Reproduce, word for word, only the lines from the one containing "const hanging = mesh('release_spring', spring(), zinc);" through the one containing "for body, members", both included.

# Start of Recorded data

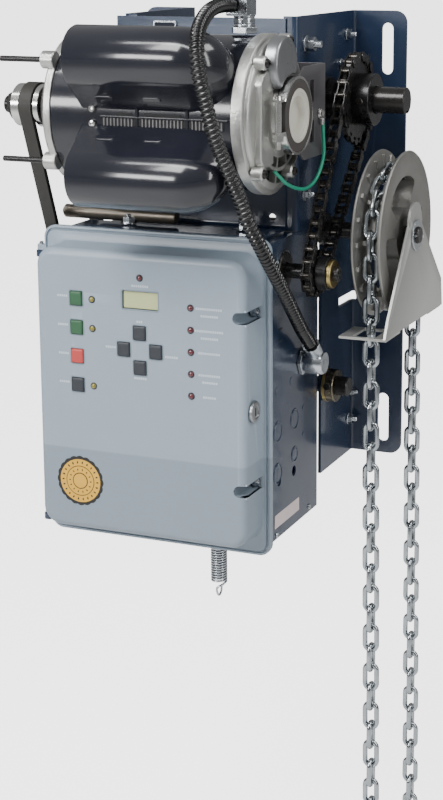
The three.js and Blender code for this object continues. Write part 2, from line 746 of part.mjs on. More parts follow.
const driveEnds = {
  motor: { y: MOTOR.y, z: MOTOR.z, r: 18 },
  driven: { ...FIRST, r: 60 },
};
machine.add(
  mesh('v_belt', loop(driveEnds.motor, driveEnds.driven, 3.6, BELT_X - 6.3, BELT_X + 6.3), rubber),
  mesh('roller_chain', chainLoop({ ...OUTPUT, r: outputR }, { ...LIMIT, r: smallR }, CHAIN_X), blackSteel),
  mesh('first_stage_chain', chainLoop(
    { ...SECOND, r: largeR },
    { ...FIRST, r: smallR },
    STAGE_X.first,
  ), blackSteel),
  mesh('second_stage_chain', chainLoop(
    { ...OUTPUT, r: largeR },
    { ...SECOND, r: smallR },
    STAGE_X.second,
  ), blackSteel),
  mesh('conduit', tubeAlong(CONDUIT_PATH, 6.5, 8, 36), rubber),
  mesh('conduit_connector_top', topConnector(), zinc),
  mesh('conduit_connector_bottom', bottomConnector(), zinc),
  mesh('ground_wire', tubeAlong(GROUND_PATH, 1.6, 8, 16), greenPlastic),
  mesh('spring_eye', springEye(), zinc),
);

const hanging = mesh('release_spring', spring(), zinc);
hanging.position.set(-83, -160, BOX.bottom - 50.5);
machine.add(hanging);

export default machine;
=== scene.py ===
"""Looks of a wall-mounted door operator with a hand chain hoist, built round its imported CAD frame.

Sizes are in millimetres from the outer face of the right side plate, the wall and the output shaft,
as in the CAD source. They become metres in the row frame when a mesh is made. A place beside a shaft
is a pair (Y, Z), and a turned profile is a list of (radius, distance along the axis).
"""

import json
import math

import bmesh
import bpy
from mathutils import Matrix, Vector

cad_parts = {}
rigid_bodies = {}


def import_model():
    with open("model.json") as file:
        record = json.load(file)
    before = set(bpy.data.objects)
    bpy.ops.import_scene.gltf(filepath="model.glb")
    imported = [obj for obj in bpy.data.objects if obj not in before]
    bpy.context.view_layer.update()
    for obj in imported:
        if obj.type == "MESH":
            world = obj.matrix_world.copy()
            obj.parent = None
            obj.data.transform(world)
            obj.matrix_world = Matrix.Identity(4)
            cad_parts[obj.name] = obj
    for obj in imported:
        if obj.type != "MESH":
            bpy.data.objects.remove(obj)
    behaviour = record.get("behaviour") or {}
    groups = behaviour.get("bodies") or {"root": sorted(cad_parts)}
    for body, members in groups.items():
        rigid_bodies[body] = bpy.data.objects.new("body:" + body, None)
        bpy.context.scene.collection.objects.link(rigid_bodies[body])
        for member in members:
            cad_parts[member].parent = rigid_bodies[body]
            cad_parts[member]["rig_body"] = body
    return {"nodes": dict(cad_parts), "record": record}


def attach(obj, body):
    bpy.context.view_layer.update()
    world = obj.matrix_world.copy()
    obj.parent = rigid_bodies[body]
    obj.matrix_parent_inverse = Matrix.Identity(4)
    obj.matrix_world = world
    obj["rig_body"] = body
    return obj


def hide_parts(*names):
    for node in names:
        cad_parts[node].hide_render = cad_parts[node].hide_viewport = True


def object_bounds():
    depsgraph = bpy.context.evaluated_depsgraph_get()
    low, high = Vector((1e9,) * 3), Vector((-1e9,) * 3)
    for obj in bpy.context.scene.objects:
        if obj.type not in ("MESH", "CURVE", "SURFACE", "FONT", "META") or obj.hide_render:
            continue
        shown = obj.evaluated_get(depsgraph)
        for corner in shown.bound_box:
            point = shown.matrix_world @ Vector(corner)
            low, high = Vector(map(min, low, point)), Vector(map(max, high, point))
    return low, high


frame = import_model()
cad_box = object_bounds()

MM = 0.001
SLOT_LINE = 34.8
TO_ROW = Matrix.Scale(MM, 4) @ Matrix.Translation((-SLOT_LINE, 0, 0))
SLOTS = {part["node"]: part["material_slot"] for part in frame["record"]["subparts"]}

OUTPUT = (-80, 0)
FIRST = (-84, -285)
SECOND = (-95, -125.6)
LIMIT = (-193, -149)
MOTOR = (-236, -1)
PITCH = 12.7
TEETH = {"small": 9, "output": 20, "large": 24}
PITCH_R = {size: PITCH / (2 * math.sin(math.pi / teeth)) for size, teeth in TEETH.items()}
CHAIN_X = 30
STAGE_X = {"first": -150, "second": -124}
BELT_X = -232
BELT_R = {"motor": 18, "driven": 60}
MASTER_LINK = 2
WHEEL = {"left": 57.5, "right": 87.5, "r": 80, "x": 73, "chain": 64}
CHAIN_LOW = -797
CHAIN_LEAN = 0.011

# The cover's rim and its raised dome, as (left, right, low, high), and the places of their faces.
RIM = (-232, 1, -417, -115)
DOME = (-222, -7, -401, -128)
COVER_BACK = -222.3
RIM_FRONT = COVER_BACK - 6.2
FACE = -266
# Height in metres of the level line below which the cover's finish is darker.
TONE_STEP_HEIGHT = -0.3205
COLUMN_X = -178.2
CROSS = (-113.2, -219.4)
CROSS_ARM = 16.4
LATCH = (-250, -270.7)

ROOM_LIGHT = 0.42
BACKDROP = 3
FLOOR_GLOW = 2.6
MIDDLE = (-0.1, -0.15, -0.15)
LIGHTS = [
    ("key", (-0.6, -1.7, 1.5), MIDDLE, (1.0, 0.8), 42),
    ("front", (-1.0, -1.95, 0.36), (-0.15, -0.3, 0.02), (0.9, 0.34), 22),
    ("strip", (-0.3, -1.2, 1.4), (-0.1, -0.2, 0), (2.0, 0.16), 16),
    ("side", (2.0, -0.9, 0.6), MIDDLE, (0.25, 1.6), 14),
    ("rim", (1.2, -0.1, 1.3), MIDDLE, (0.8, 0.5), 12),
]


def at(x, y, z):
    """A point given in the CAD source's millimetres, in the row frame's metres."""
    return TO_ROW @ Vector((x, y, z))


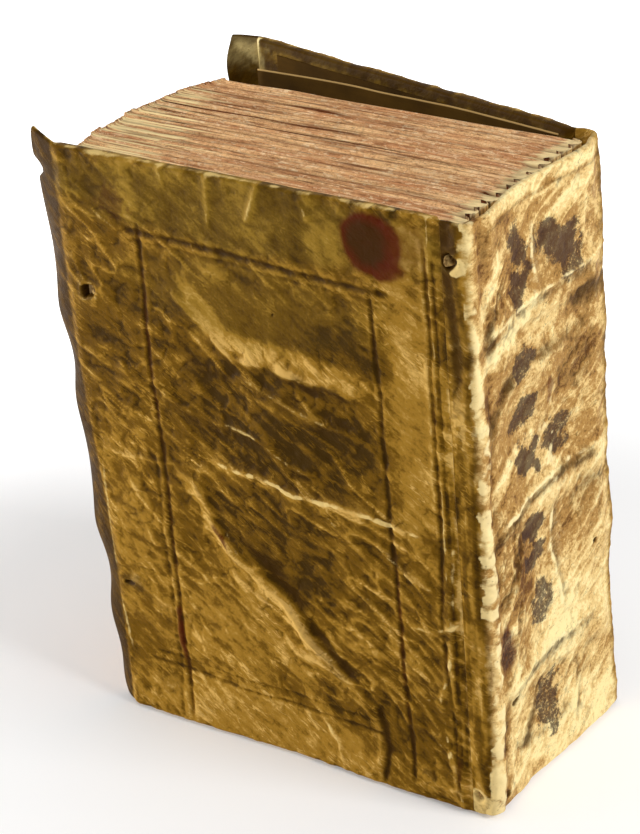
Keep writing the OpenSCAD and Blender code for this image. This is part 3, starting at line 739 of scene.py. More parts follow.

# End of Recorded data

- **Task output**
const hanging = mesh('release_spring', spring(), zinc);
hanging.position.set(-83, -160, BOX.bottom - 50.5);
machine.add(hanging);

export default machine;
=== scene.py ===
"""Looks of a wall-mounted door operator with a hand chain hoist, built round its imported CAD frame.

Sizes are in millimetres from the outer face of the right side plate, the wall and the output shaft,
as in the CAD source. They become metres in the row frame when a mesh is made. A place beside a shaft
is a pair (Y, Z), and a turned profile is a list of (radius, distance along the axis).
"""

import json
import math

import bmesh
import bpy
from mathutils import Matrix, Vector

cad_parts = {}
rigid_bodies = {}


def import_model():
    with open("model.json") as file:
        record = json.load(file)
    before = set(bpy.data.objects)
    bpy.ops.import_scene.gltf(filepath="model.glb")
    imported = [obj for obj in bpy.data.objects if obj not in before]
    bpy.context.view_layer.update()
    for obj in imported:
        if obj.type == "MESH":
            world = obj.matrix_world.copy()
            obj.parent = None
            obj.data.transform(world)
            obj.matrix_world = Matrix.Identity(4)
            cad_parts[obj.name] = obj
    for obj in imported:
        if obj.type != "MESH":
            bpy.data.objects.remove(obj)
    behaviour = record.get("behaviour") or {}
    groups = behaviour.get("bodies") or {"root": sorted(cad_parts)}
    for body, members in groups.items():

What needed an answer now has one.